Below is a listing. Quote from it, exactly, the lines from the one containing "Keep writing the" down to the one containing "[44, 0, -128.6], [48.4, 0, -136.9], [53.4, 0, -143.6]];", both ends included, and nothing else.

[Collection entries]

— BEGIN —

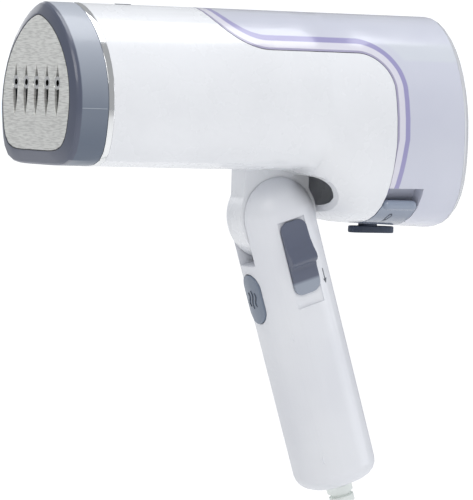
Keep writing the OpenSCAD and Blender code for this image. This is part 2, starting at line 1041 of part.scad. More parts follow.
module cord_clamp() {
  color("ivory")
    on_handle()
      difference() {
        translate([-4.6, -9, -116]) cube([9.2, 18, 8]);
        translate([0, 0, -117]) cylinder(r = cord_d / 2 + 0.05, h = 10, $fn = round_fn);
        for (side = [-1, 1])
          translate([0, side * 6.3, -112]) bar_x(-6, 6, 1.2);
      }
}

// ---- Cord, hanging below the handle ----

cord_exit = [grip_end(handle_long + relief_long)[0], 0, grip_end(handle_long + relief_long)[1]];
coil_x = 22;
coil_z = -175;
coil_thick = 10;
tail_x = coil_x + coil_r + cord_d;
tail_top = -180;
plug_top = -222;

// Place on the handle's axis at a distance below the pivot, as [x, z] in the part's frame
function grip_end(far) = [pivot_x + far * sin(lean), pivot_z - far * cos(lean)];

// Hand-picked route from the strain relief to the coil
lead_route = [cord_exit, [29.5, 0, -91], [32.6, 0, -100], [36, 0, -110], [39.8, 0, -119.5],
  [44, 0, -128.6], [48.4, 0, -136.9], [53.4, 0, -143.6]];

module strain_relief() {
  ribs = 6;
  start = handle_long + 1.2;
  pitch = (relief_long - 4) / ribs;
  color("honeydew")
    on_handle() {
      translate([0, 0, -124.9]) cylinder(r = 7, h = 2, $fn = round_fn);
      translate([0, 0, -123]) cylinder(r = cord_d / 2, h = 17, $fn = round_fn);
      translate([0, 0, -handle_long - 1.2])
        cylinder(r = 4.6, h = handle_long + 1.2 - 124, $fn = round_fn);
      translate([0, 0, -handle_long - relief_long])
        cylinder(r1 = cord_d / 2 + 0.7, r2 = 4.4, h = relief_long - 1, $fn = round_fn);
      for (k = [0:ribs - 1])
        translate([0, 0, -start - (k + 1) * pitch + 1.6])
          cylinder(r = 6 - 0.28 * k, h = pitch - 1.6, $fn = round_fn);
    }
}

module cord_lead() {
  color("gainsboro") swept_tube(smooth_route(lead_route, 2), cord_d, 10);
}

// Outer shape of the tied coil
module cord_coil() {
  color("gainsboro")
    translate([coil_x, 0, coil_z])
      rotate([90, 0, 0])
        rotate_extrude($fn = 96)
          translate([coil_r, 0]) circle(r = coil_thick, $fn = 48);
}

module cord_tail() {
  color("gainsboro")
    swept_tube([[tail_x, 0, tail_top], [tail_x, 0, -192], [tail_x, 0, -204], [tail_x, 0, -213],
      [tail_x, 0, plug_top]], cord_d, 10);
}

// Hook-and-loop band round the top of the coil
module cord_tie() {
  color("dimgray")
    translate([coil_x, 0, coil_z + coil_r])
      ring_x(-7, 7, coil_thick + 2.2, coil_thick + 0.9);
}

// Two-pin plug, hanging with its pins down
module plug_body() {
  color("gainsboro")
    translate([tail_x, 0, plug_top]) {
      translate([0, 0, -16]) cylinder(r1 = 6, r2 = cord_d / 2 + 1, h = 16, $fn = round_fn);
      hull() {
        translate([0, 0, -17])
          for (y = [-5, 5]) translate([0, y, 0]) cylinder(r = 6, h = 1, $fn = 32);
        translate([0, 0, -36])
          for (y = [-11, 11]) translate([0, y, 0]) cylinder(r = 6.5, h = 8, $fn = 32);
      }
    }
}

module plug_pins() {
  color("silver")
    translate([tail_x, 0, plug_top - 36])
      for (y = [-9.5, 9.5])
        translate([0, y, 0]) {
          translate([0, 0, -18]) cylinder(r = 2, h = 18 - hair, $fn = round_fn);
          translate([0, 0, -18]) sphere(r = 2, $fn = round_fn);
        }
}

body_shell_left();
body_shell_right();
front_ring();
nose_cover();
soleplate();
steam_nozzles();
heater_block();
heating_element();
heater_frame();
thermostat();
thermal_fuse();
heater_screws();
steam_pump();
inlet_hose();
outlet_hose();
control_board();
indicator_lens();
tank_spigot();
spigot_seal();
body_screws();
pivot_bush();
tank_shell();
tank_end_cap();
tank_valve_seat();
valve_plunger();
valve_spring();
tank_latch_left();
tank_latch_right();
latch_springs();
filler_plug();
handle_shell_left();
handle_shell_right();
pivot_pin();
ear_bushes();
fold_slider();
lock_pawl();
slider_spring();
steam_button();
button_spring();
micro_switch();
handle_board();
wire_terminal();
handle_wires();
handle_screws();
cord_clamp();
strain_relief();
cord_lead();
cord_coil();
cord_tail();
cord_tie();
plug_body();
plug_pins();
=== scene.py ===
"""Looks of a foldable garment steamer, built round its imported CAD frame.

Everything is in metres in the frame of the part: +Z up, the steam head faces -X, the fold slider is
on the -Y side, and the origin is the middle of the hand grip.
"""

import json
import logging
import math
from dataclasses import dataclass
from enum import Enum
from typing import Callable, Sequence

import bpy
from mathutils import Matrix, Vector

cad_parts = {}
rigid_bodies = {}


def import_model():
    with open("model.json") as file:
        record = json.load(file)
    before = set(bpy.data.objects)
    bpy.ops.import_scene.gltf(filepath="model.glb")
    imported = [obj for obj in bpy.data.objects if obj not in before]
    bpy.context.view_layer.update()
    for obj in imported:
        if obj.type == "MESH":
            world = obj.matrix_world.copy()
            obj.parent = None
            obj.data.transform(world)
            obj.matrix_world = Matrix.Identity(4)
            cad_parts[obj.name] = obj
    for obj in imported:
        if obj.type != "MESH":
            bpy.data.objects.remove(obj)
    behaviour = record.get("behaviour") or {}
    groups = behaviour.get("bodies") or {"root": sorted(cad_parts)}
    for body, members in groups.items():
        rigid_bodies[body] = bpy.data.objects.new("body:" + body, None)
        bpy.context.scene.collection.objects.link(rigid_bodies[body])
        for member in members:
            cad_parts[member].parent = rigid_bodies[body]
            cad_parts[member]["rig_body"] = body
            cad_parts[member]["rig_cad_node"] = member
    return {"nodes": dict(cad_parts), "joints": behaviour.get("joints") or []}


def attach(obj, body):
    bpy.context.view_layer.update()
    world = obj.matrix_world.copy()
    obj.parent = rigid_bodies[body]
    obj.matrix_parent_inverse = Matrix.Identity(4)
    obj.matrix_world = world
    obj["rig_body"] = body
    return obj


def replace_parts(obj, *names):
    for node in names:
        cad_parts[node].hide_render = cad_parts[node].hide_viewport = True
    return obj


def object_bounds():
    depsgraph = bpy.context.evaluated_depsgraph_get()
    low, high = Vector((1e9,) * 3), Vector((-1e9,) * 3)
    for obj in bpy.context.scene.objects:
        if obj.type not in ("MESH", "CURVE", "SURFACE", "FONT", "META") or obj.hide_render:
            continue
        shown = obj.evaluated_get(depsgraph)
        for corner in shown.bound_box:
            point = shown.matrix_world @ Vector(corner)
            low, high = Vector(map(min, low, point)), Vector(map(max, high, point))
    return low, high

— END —
— BEGIN —

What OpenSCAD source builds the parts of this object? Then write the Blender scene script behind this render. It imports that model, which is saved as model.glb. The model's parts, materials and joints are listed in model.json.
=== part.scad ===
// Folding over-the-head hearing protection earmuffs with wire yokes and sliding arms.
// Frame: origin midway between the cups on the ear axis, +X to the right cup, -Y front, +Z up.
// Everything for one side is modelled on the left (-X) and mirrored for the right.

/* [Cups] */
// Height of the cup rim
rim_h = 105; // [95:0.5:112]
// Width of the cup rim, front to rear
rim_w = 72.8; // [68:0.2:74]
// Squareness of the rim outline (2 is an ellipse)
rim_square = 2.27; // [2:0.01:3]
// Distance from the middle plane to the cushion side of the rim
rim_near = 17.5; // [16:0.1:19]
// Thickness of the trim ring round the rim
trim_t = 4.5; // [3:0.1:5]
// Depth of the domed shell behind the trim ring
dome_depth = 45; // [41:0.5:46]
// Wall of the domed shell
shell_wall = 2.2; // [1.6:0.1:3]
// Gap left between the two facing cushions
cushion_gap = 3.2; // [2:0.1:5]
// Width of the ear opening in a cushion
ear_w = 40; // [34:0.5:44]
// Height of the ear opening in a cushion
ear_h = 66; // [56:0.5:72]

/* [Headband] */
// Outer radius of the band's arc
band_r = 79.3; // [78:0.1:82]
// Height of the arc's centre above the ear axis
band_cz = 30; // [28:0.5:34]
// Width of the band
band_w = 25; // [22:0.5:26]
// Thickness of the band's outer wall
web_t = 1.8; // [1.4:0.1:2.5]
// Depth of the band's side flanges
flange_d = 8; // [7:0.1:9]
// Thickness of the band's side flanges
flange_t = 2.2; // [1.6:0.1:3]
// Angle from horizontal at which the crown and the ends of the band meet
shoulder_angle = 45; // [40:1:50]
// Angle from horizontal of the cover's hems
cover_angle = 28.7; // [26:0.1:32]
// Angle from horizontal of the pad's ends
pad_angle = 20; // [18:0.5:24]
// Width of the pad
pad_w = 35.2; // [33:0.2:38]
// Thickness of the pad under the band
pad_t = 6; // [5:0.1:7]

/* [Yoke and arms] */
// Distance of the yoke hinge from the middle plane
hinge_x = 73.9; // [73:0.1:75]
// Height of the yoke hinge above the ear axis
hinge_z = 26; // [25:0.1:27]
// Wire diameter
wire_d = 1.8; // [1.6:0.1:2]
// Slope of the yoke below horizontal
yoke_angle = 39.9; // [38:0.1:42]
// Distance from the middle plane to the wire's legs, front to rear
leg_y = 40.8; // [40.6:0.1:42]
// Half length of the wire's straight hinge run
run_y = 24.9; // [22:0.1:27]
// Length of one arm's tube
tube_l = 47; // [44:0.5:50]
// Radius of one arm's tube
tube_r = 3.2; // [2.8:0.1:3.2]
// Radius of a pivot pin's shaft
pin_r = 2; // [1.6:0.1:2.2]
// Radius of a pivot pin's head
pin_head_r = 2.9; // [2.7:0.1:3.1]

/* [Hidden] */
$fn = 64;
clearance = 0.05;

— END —

● Result:
Keep writing the OpenSCAD and Blender code for this image. This is part 2, starting at line 1041 of part.scad. More parts follow.
module cord_clamp() {
  color("ivory")
    on_handle()
      difference() {
        translate([-4.6, -9, -116]) cube([9.2, 18, 8]);
        translate([0, 0, -117]) cylinder(r = cord_d / 2 + 0.05, h = 10, $fn = round_fn);
        for (side = [-1, 1])
          translate([0, side * 6.3, -112]) bar_x(-6, 6, 1.2);
      }
}

// ---- Cord, hanging below the handle ----

cord_exit = [grip_end(handle_long + relief_long)[0], 0, grip_end(handle_long + relief_long)[1]];
coil_x = 22;
coil_z = -175;
coil_thick = 10;
tail_x = coil_x + coil_r + cord_d;
tail_top = -180;
plug_top = -222;

// Place on the handle's axis at a distance below the pivot, as [x, z] in the part's frame
function grip_end(far) = [pivot_x + far * sin(lean), pivot_z - far * cos(lean)];

// Hand-picked route from the strain relief to the coil
lead_route = [cord_exit, [29.5, 0, -91], [32.6, 0, -100], [36, 0, -110], [39.8, 0, -119.5],
  [44, 0, -128.6], [48.4, 0, -136.9], [53.4, 0, -143.6]];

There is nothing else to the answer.